Listed records:

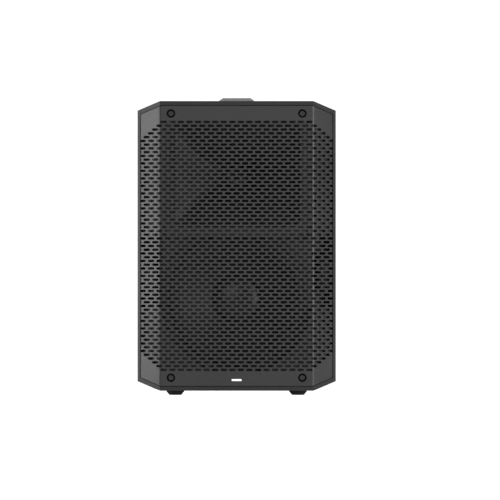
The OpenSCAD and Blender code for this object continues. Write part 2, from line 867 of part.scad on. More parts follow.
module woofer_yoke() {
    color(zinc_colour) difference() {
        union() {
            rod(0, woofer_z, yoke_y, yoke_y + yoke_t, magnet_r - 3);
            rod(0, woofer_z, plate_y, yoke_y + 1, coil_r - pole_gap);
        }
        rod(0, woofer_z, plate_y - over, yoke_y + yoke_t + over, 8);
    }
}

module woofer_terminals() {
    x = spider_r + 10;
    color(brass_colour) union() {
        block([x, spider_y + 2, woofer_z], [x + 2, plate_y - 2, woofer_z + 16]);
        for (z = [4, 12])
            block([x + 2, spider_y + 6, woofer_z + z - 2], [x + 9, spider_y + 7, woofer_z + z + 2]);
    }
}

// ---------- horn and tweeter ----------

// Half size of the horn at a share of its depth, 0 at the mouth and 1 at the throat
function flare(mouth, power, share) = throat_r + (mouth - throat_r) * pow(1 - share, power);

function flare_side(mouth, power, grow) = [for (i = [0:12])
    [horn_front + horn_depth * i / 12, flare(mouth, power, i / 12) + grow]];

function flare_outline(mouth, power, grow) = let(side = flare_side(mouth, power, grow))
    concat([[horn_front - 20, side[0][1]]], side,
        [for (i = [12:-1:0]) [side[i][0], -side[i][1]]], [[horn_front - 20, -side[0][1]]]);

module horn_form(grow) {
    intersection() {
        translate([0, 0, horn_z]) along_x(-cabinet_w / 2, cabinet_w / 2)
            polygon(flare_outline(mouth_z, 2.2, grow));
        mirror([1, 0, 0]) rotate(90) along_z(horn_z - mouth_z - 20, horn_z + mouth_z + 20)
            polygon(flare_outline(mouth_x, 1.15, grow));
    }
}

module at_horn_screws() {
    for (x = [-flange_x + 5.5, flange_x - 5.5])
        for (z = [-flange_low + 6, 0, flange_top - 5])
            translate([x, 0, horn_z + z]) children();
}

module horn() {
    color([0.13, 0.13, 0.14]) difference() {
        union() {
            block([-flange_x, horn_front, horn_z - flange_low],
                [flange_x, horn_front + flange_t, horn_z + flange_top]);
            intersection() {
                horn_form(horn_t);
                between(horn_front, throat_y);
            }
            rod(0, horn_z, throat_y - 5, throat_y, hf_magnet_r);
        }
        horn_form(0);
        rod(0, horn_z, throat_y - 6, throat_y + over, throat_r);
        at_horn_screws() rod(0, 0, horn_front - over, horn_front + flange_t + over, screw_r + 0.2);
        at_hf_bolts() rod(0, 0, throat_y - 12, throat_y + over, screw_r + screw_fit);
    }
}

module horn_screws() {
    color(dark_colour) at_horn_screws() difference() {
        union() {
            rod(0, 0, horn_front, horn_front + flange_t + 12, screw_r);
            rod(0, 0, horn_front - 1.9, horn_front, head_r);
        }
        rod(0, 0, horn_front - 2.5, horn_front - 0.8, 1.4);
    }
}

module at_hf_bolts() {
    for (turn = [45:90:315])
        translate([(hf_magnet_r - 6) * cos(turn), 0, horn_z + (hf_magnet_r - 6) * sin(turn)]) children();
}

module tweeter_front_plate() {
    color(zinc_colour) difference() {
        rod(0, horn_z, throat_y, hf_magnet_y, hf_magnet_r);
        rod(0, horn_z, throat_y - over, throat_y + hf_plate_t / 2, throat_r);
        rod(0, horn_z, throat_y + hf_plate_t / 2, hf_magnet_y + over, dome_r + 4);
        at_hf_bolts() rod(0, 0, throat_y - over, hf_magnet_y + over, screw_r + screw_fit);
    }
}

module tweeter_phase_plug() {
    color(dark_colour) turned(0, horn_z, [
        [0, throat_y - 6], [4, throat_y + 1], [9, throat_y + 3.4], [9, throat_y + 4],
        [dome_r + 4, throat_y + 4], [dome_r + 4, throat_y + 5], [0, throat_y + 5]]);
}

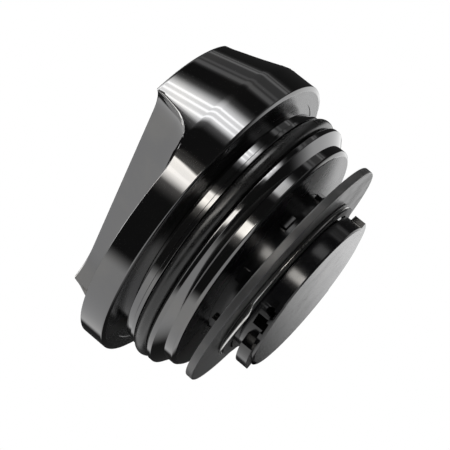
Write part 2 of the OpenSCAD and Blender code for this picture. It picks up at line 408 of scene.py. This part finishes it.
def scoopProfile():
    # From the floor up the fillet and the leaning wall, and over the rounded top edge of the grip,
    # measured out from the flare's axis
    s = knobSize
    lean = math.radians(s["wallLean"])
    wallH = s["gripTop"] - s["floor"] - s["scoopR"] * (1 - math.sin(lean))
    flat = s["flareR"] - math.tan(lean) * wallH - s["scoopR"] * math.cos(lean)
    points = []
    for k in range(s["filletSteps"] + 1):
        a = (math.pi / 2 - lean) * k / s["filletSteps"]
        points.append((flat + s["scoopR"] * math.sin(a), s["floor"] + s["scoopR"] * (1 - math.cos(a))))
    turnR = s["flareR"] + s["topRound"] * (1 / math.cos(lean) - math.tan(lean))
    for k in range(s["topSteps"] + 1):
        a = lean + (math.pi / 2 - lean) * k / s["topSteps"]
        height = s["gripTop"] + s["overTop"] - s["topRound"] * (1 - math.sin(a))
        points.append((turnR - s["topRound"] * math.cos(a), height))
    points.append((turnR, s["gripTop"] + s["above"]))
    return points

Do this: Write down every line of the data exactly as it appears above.

Output:
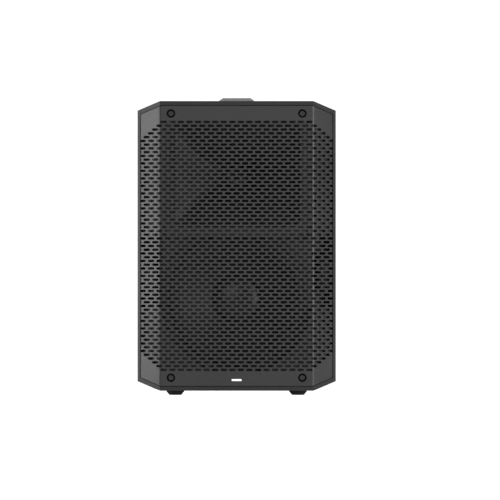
The OpenSCAD and Blender code for this object continues. Write part 2, from line 867 of part.scad on. More parts follow.
module woofer_yoke() {
    color(zinc_colour) difference() {
        union() {
            rod(0, woofer_z, yoke_y, yoke_y + yoke_t, magnet_r - 3);
            rod(0, woofer_z, plate_y, yoke_y + 1, coil_r - pole_gap);
        }
        rod(0, woofer_z, plate_y - over, yoke_y + yoke_t + over, 8);
    }
}

module woofer_terminals() {
    x = spider_r + 10;
    color(brass_colour) union() {
        block([x, spider_y + 2, woofer_z], [x + 2, plate_y - 2, woofer_z + 16]);
        for (z = [4, 12])
            block([x + 2, spider_y + 6, woofer_z + z - 2], [x + 9, spider_y + 7, woofer_z + z + 2]);
    }
}

// ---------- horn and tweeter ----------

// Half size of the horn at a share of its depth, 0 at the mouth and 1 at the throat
function flare(mouth, power, share) = throat_r + (mouth - throat_r) * pow(1 - share, power);

function flare_side(mouth, power, grow) = [for (i = [0:12])
    [horn_front + horn_depth * i / 12, flare(mouth, power, i / 12) + grow]];

function flare_outline(mouth, power, grow) = let(side = flare_side(mouth, power, grow))
    concat([[horn_front - 20, side[0][1]]], side,
        [for (i = [12:-1:0]) [side[i][0], -side[i][1]]], [[horn_front - 20, -side[0][1]]]);

module horn_form(grow) {
    intersection() {
        translate([0, 0, horn_z]) along_x(-cabinet_w / 2, cabinet_w / 2)
            polygon(flare_outline(mouth_z, 2.2, grow));
        mirror([1, 0, 0]) rotate(90) along_z(horn_z - mouth_z - 20, horn_z + mouth_z + 20)
            polygon(flare_outline(mouth_x, 1.15, grow));
    }
}

module at_horn_screws() {
    for (x = [-flange_x + 5.5, flange_x - 5.5])
        for (z = [-flange_low + 6, 0, flange_top - 5])
            translate([x, 0, horn_z + z]) children();
}

module horn() {
    color([0.13, 0.13, 0.14]) difference() {
        union() {
            block([-flange_x, horn_front, horn_z - flange_low],
                [flange_x, horn_front + flange_t, horn_z + flange_top]);
            intersection() {
                horn_form(horn_t);
                between(horn_front, throat_y);
            }
            rod(0, horn_z, throat_y - 5, throat_y, hf_magnet_r);
        }
        horn_form(0);
        rod(0, horn_z, throat_y - 6, throat_y + over, throat_r);
        at_horn_screws() rod(0, 0, horn_front - over, horn_front + flange_t + over, screw_r + 0.2);
        at_hf_bolts() rod(0, 0, throat_y - 12, throat_y + over, screw_r + screw_fit);
    }
}

module horn_screws() {
    color(dark_colour) at_horn_screws() difference() {
        union() {
            rod(0, 0, horn_front, horn_front + flange_t + 12, screw_r);
            rod(0, 0, horn_front - 1.9, horn_front, head_r);
        }
        rod(0, 0, horn_front - 2.5, horn_front - 0.8, 1.4);
    }
}

module at_hf_bolts() {
    for (turn = [45:90:315])
        translate([(hf_magnet_r - 6) * cos(turn), 0, horn_z + (hf_magnet_r - 6) * sin(turn)]) children();
}

module tweeter_front_plate() {
    color(zinc_colour) difference() {
        rod(0, horn_z, throat_y, hf_magnet_y, hf_magnet_r);
        rod(0, horn_z, throat_y - over, throat_y + hf_plate_t / 2, throat_r);
        rod(0, horn_z, throat_y + hf_plate_t / 2, hf_magnet_y + over, dome_r + 4);
        at_hf_bolts() rod(0, 0, throat_y - over, hf_magnet_y + over, screw_r + screw_fit);
    }
}

module tweeter_phase_plug() {
    color(dark_colour) turned(0, horn_z, [
        [0, throat_y - 6], [4, throat_y + 1], [9, throat_y + 3.4], [9, throat_y + 4],
        [dome_r + 4, throat_y + 4], [dome_r + 4, throat_y + 5], [0, throat_y + 5]]);
}

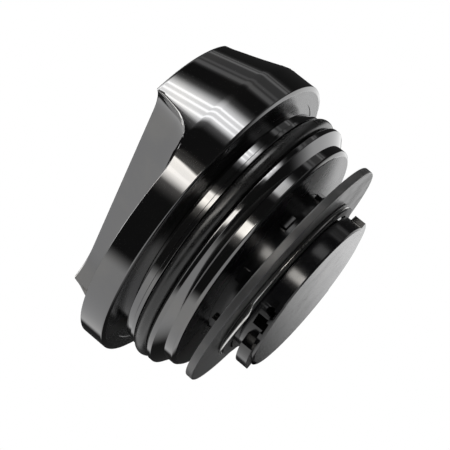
Write part 2 of the OpenSCAD and Blender code for this picture. It picks up at line 408 of scene.py. This part finishes it.
def scoopProfile():
    # From the floor up the fillet and the leaning wall, and over the rounded top edge of the grip,
    # measured out from the flare's axis
    s = knobSize
    lean = math.radians(s["wallLean"])
    wallH = s["gripTop"] - s["floor"] - s["scoopR"] * (1 - math.sin(lean))
    flat = s["flareR"] - math.tan(lean) * wallH - s["scoopR"] * math.cos(lean)
    points = []
    for k in range(s["filletSteps"] + 1):
        a = (math.pi / 2 - lean) * k / s["filletSteps"]
        points.append((flat + s["scoopR"] * math.sin(a), s["floor"] + s["scoopR"] * (1 - math.cos(a))))
    turnR = s["flareR"] + s["topRound"] * (1 / math.cos(lean) - math.tan(lean))
    for k in range(s["topSteps"] + 1):
        a = lean + (math.pi / 2 - lean) * k / s["topSteps"]
        height = s["gripTop"] + s["overTop"] - s["topRound"] * (1 - math.sin(a))
        points.append((turnR - s["topRound"] * math.cos(a), height))
    points.append((turnR, s["gripTop"] + s["above"]))
    return points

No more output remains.